Das BSI gibt seit 2008 Richtlinien mit Empfehlungen zur Nutzung kryptografischer Primitive im Rahmen der TR-02102 heraus. Sie enthalten zum einen allgemeine kryptografische Empfehlungen, welche die wesentlichen, heute praxisrelevanten Aspekte der Entwicklung kryptografischer Anwendungen umfassen sollen. Zum anderen geben sie konkrete Empfehlungen, wie bestimmte kryptografische Protokolle eingesetzt und konfiguriert werden sollen. Der vorliegende Artikel beschreibt die Geschichte und die heutige Rolle dieser TR und aktualisiert damit die entsprechende Übersicht aus [3]

Lesezeit 10 Min.

Zu Beginn gab es nur einen Teil (den heutigen Teil 1) der technischen Richtlinie, in dem allgemeine kryptografische Empfehlungen zur Wahl von Schlüssellängen und kryptografischen Verfahren gegeben wurden. Diese Empfehlungen richteten sich primär an die Entwickler neuer kryptografischer Anwendungen. Was den Teil 1 betrifft, hat sich diese Ausrichtung bis heute im Wesentlichen erhalten. Andere Zielgruppen haben in der Regel nur begrenzten Einfluss auf die Wahl der von ihnen genutzten kryptografischen Verfahren und teilweise auch der Schlüssellängen.
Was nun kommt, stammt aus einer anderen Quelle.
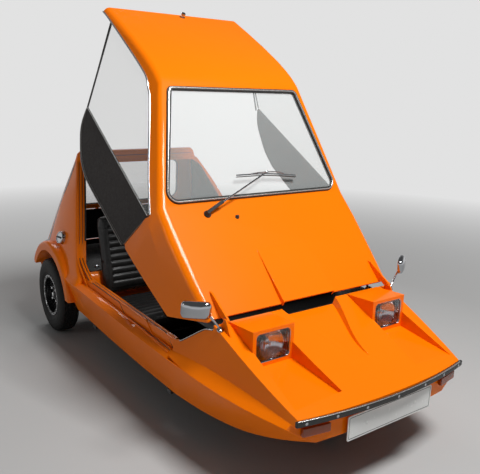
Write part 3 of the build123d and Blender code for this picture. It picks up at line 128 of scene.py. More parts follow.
def material(name, colour, rough, slot=None, metal=0.0, coat=0.0, coat_rough=0.03, spec=0.5, mottle=0.12,
             patch=9, uneven=0.06, grain=0.0, grit=900, alpha=1.0, clear=0.0, ior=1.5):
    """A finish. mottle varies its colour, uneven its roughness and grain its bump, at the scales patch and grit."""
    made, tree_nodes, links, shader = node_tree(name)
    coordinates = tree_nodes.new("ShaderNodeTexCoord")
    slow = noise(tree_nodes, links, coordinates, patch)
    mix = tree_nodes.new("ShaderNodeMix")
    mix.data_type = "RGBA"
    dark = [channel * (1 - mottle) for channel in colour[:3]] + [1]
    light = [min(1, channel * (1 + mottle * 0.5)) for channel in colour[:3]] + [1]
    mix.inputs["A"].default_value = dark
    mix.inputs["B"].default_value = light
    links.new(slow.outputs["Fac"], mix.inputs["Factor"])
    links.new(mix.outputs["Result"], shader.inputs["Base Color"])
    fine = noise(tree_nodes, links, coordinates, grit, 3)
    wear = noise(tree_nodes, links, coordinates, patch * 5, 5)
    low, high = max(0.02, rough - uneven), rough + uneven
    spread = ramp(tree_nodes, links, wear.outputs["Fac"], 0.3, 0.7, low, high)
    links.new(spread, shader.inputs["Roughness"])
    if grain:
        bump = tree_nodes.new("ShaderNodeBump")
        bump.inputs["Strength"].default_value = grain
        bump.inputs["Distance"].default_value = 0.001
        links.new(fine.outputs["Fac"], bump.inputs["Height"])
        links.new(bump.outputs["Normal"], shader.inputs["Normal"])
    for socket, value in (("Metallic", metal), ("Specular IOR Level", spec), ("Coat Weight", coat), ("IOR", ior),
                          ("Coat Roughness", coat_rough), ("Transmission Weight", clear), ("Alpha", alpha)):
        shader.inputs[socket].default_value = value
    finishes[name], slots[name] = made, slot or name


ORANGE = (1.0, 0.200, 0.0)
material("body_orange", ORANGE, 0.38, coat=0.30, coat_rough=0.04, spec=0.06, mottle=0.03, patch=2, uneven=0.02,
         grain=0.012, grit=60)
material("glass_clear", (0.9, 0.94, 0.93), 0.03, alpha=0.16, mottle=0.03, uneven=0.01)
material("lamp_glass", (0.95, 0.97, 0.98), 0.05, alpha=0.3, mottle=0.03, uneven=0.02)
material("lamp_silver", (0.86, 0.87, 0.88), 0.12, metal=1, mottle=0.08, patch=60)
material("rubber_black", (0.018, 0.017, 0.016), 0.42, mottle=0.3, patch=30, grain=0.2, grit=1200)
material("tyre_black", (0.014, 0.0135, 0.013), 0.62, spec=0.25, mottle=0.35, patch=25, grain=0.4, grit=700)
material("wheel_black", (0.010, 0.010, 0.011), 0.26, coat=0.4, spec=0.35, mottle=0.25, grain=0.1, grit=500)
material("vinyl_black", (0.012, 0.0115, 0.011), 0.36, spec=0.35, mottle=0.25, patch=12, grain=0.5, grit=420,
         uneven=0.08)
material("skirt_vinyl", (0.012, 0.0062, 0.0045), 0.48, spec=0.14, mottle=0.3, patch=14, grain=0.4, grit=520)
material("window_sheet", (0.8, 0.82, 0.8), 0.06, alpha=0.10, mottle=0.05, uneven=0.03)
material("black_paint", (0.016, 0.016, 0.017), 0.36, coat=0.3, mottle=0.3, patch=18, grain=0.15)
material("black_plastic", (0.022, 0.022, 0.022), 0.5, mottle=0.25, patch=20, grain=0.5, grit=650)
material("chrome", (0.44, 0.45, 0.47), 0.07, metal=1, mottle=0.05, uneven=0.03)
material("steel", (0.42, 0.42, 0.43), 0.33, metal=1, mottle=0.2, patch=30, grain=0.12)
material("cast_iron", (0.10, 0.10, 0.10), 0.62, metal=0.6, mottle=0.4, patch=22, grain=0.8, grit=160)
material("plate_white", (0.82, 0.82, 0.80), 0.22, coat=0.4, mottle=0.05, grain=0.05, grit=1500)
material("lamp_orange", (0.34, 0.055, 0.006), 0.18, coat=0.3, mottle=0.2, patch=40, clear=0.15)
material("lamp_red", (0.42, 0.012, 0.010), 0.16, coat=0.6, mottle=0.2, patch=40, clear=0.15)
material("floor_mat", (0.016, 0.016, 0.016), 0.42, spec=0.35, mottle=0.3, patch=16, grain=0.3, grit=500)
material("canopy_lining", (0.012, 0.011, 0.011), 0.8, spec=0.15, mottle=0.3, patch=40, grain=0.9, grit=900)


def shade(obj, angle=30):
    """Smooth shading that keeps edges sharper than the angle."""
    for face in obj.data.polygons:
        face.use_smooth = True
    bm = bmesh.new()
    bm.from_mesh(obj.data)
    limit = radians(angle)
    for edge in bm.edges:
        edge.smooth = len(edge.link_faces) == 2 and edge.calc_face_angle(0) < limit
    bm.to_mesh(obj.data)
    bm.free()


def place(obj, body, finish):
    """Gives a new piece its finish and lets it ride."""
    obj.data.materials.clear()
    obj.data.materials.append(finishes[finish])
    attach(obj, body)
    return obj


def panel(node, bevel=0.004, segments=3, smooth=24):
    """A CAD panel as one welded mesh with rolled edges, in place of its node."""
    bm = bmesh.new()
    bm.from_mesh(nodes[node].data)
    bmesh.ops.remove_doubles(bm, verts=bm.verts, dist=2e-5)
    bmesh.ops.dissolve_limit(bm, angle_limit=radians(1), verts=bm.verts, edges=bm.edges)
    obj = new_object(node + "_panel", mesh_of(bm, node + "_panel"))
    shade(obj, smooth)
    rolled = obj.modifiers.new("rolled_edges", "BEVEL")
    rolled.width = bevel
    rolled.segments = segments
    rolled.limit_method = "ANGLE"
    rolled.angle_limit = radians(32)
    rolled.harden_normals = True
    rolled.use_clamp_overlap = True
    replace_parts(obj, node)
    return place(obj, node_body[node], node_slot[node])


for name, obj in nodes.items():
    obj.data.materials.clear()
    obj.data.materials.append(finishes[node_slot[name]])
    shade(obj, 30)

panels = {}
for name in ("nose_body", "side_sills", "tail_body", "boot_lid", "canopy_shell", "hinge_blades", "hinge_brackets"):
    panels[name] = panel(name, bevel=0.009 if name == "nose_body" else 0.004)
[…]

Am Anfang des laufenden Jahrzehnts zeigte sich, dass die technische Richtlinie (TR) die veränderten Rahmenbedingungen, unter denen kryptografische Techniken eingesetzt werden, nicht mehr ausreichend widerspiegelte. Dem wurde einerseits mit einer grundlegenden Überarbeitung der TR im Jahr 2012 begegnet und andererseits mit einer inhaltlichen Erweiterung, die mit einer Aufteilung der Richtlinie in zunächst zwei und heute vier Teile einherging. Während die TR-02102-1 weiterhin grundlegende Empfehlungen zur Wahl von kryptografischen Verfahren und Schlüssellängen enthält, geben die anderen Richtlinien der Serie praktische Hinweise zur Einrichtung kryptografischer Protokolle, wie sie zum Beispiel für Systemadministratoren von Interesse sein können. Konkret befassen sich der Teil 2 mit der Nutzung von Transport-Security Layer (TLS), der Teil 3 mit Internet Key Exchange (IKE) sowie IPsec und Teil 4 mit Secure Shell (SSH).

Seit 2016 werden alle Teile dieser technischen Richtlinie auch in englischer Sprache veröffentlicht und erreichen damit einen internationalen Anwender- und Leserkreis. Das Interesse an den kryptografischen Richtlinien des BSI ist angesichts der doch vergleichsweise spezialisierten technischen Themen, die sie behandeln, relativ hoch: Die BSI-Webseite verzeichnet hierzu monatlich vierstellige Downloadzahlen.

Zielsetzung der TR

Allgemein haben die vier Teile der TR-02102 empfehlenden Charakter. Bei Einhaltung der Empfehlungen soll eine Entwicklung oder Konfiguration kryptografischer Systeme möglich sein, die dem jeweiligen Stand der Technik entspricht. Es gibt aber kein formelles Zertifizierungsschema, das eine in einem kryptografischen System möglicherweise de facto bestehende Konformität zu den technischen Richtlinien bestätigen würde. Auch im Rahmen von Zulassungsverfahren des BSI sind Abweichungen von den Empfehlungen der technischen Richtlinie entsprechend möglich, wenn sie hinsichtlich ihrer Notwendigkeit und hinsichtlich der in dem jeweiligen Produkt erreichten Sicherheitseigenschaften hinreichend begründet werden können.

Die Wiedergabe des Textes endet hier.